• Goal: Copy all records verbatim.

---------- Records supplied

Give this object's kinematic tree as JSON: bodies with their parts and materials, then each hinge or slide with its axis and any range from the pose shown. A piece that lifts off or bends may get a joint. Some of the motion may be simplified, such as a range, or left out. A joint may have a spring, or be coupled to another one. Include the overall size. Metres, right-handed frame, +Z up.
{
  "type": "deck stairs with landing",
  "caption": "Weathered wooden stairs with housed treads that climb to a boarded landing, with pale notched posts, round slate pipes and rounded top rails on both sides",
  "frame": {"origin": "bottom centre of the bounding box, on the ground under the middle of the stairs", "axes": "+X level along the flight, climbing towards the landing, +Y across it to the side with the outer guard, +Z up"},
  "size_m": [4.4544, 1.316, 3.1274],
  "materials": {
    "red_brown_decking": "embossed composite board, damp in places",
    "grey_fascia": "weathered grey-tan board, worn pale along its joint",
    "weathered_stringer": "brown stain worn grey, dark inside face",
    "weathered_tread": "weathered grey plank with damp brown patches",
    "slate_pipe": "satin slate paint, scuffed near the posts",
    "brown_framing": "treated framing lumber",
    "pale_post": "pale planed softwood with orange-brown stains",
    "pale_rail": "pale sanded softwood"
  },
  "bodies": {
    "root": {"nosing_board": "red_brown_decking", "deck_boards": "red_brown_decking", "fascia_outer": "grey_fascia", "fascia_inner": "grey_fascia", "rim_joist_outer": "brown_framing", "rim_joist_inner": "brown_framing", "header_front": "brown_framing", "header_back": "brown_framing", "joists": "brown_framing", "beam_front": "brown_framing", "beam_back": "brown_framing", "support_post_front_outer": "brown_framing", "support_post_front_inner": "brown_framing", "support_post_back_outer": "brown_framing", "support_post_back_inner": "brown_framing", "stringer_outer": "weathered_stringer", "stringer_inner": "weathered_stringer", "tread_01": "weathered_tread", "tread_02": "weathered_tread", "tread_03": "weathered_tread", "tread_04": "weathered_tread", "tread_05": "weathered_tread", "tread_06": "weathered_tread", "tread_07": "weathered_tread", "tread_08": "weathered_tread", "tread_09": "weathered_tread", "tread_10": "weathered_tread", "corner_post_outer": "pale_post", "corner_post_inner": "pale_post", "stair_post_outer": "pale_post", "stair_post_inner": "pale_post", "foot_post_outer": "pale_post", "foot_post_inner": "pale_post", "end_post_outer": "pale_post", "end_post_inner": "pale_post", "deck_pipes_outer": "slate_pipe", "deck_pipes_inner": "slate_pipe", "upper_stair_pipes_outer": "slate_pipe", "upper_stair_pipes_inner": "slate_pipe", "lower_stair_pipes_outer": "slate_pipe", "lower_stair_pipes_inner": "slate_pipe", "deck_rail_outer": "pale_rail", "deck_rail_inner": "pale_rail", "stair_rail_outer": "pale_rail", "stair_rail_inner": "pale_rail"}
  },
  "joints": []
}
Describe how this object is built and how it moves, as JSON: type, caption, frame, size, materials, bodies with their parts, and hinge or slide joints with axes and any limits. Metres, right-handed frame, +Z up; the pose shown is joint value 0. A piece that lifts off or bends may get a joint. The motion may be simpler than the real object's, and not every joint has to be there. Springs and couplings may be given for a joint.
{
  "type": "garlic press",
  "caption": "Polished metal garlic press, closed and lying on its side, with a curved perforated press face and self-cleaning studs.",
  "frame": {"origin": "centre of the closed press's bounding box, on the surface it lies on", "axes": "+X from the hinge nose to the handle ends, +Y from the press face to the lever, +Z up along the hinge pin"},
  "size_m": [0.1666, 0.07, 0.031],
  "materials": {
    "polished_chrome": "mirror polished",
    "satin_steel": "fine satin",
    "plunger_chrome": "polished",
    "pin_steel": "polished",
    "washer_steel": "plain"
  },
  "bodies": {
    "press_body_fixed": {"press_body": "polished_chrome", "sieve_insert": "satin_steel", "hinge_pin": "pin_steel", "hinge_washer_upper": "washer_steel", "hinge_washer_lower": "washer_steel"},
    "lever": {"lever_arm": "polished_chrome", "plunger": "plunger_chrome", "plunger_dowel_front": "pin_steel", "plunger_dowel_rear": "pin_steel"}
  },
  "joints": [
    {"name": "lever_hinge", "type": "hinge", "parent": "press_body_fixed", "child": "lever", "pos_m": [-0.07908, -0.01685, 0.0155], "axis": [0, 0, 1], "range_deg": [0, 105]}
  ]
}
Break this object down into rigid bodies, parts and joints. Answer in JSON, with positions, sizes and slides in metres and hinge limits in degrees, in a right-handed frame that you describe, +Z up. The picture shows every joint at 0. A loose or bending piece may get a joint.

--------------------

• Exercise output:
Give this object's kinematic tree as JSON: bodies with their parts and materials, then each hinge or slide with its axis and any range from the pose shown. A piece that lifts off or bends may get a joint. Some of the motion may be simplified, such as a range, or left out. A joint may have a spring, or be coupled to another one. Include the overall size. Metres, right-handed frame, +Z up.
{
  "type": "deck stairs with landing",
  "caption": "Weathered wooden stairs with housed treads that climb to a boarded landing, with pale notched posts, round slate pipes and rounded top rails on both sides",
  "frame": {"origin": "bottom centre of the bounding box, on the ground under the middle of the stairs", "axes": "+X level along the flight, climbing towards the landing, +Y across it to the side with the outer guard, +Z up"},
  "size_m": [4.4544, 1.316, 3.1274],
  "materials": {
    "red_brown_decking": "embossed composite board, damp in places",
    "grey_fascia": "weathered grey-tan board, worn pale along its joint",
    "weathered_stringer": "brown stain worn grey, dark inside face",
    "weathered_tread": "weathered grey plank with damp brown patches",
    "slate_pipe": "satin slate paint, scuffed near the posts",
    "brown_framing": "treated framing lumber",
    "pale_post": "pale planed softwood with orange-brown stains",
    "pale_rail": "pale sanded softwood"
  },
  "bodies": {
    "root": {"nosing_board": "red_brown_decking", "deck_boards": "red_brown_decking", "fascia_outer": "grey_fascia", "fascia_inner": "grey_fascia", "rim_joist_outer": "brown_framing", "rim_joist_inner": "brown_framing", "header_front": "brown_framing", "header_back": "brown_framing", "joists": "brown_framing", "beam_front": "brown_framing", "beam_back": "brown_framing", "support_post_front_outer": "brown_framing", "support_post_front_inner": "brown_framing", "support_post_back_outer": "brown_framing", "support_post_back_inner": "brown_framing", "stringer_outer": "weathered_stringer", "stringer_inner": "weathered_stringer", "tread_01": "weathered_tread", "tread_02": "weathered_tread", "tread_03": "weathered_tread", "tread_04": "weathered_tread", "tread_05": "weathered_tread", "tread_06": "weathered_tread", "tread_07": "weathered_tread", "tread_08": "weathered_tread", "tread_09": "weathered_tread", "tread_10": "weathered_tread", "corner_post_outer": "pale_post", "corner_post_inner": "pale_post", "stair_post_outer": "pale_post", "stair_post_inner": "pale_post", "foot_post_outer": "pale_post", "foot_post_inner": "pale_post", "end_post_outer": "pale_post", "end_post_inner": "pale_post", "deck_pipes_outer": "slate_pipe", "deck_pipes_inner": "slate_pipe", "upper_stair_pipes_outer": "slate_pipe", "upper_stair_pipes_inner": "slate_pipe", "lower_stair_pipes_outer": "slate_pipe", "lower_stair_pipes_inner": "slate_pipe", "deck_rail_outer": "pale_rail", "deck_rail_inner": "pale_rail", "stair_rail_outer": "pale_rail", "stair_rail_inner": "pale_rail"}
  },
  "joints": []
}
Describe how this object is built and how it moves, as JSON: type, caption, frame, size, materials, bodies with their parts, and hinge or slide joints with axes and any limits. Metres, right-handed frame, +Z up; the pose shown is joint value 0. A piece that lifts off or bends may get a joint. The motion may be simpler than the real object's, and not every joint has to be there. Springs and couplings may be given for a joint.
{
  "type": "garlic press",
  "caption": "Polished metal garlic press, closed and lying on its side, with a curved perforated press face and self-cleaning studs.",
  "frame": {"origin": "centre of the closed press's bounding box, on the surface it lies on", "axes": "+X from the hinge nose to the handle ends, +Y from the press face to the lever, +Z up along the hinge pin"},
  "size_m": [0.1666, 0.07, 0.031],
  "materials": {
    "polished_chrome": "mirror polished",
    "satin_steel": "fine satin",
    "plunger_chrome": "polished",
    "pin_steel": "polished",
    "washer_steel": "plain"
  },
  "bodies": {
    "press_body_fixed": {"press_body": "polished_chrome", "sieve_insert": "satin_steel", "hinge_pin": "pin_steel", "hinge_washer_upper": "washer_steel", "hinge_washer_lower": "washer_steel"},
    "lever": {"lever_arm": "polished_chrome", "plunger": "plunger_chrome", "plunger_dowel_front": "pin_steel", "plunger_dowel_rear": "pin_steel"}
  },
  "joints": [
    {"name": "lever_hinge", "type": "hinge", "parent": "press_body_fixed", "child": "lever", "pos_m": [-0.07908, -0.01685, 0.0155], "axis": [0, 0, 1], "range_deg": [0, 105]}
  ]
}
Break this object down into rigid bodies, parts and joints. Answer in JSON, with positions, sizes and slides in metres and hinge limits in degrees, in a right-handed frame that you describe, +Z up. The picture shows every joint at 0. A loose or bending piece may get a joint.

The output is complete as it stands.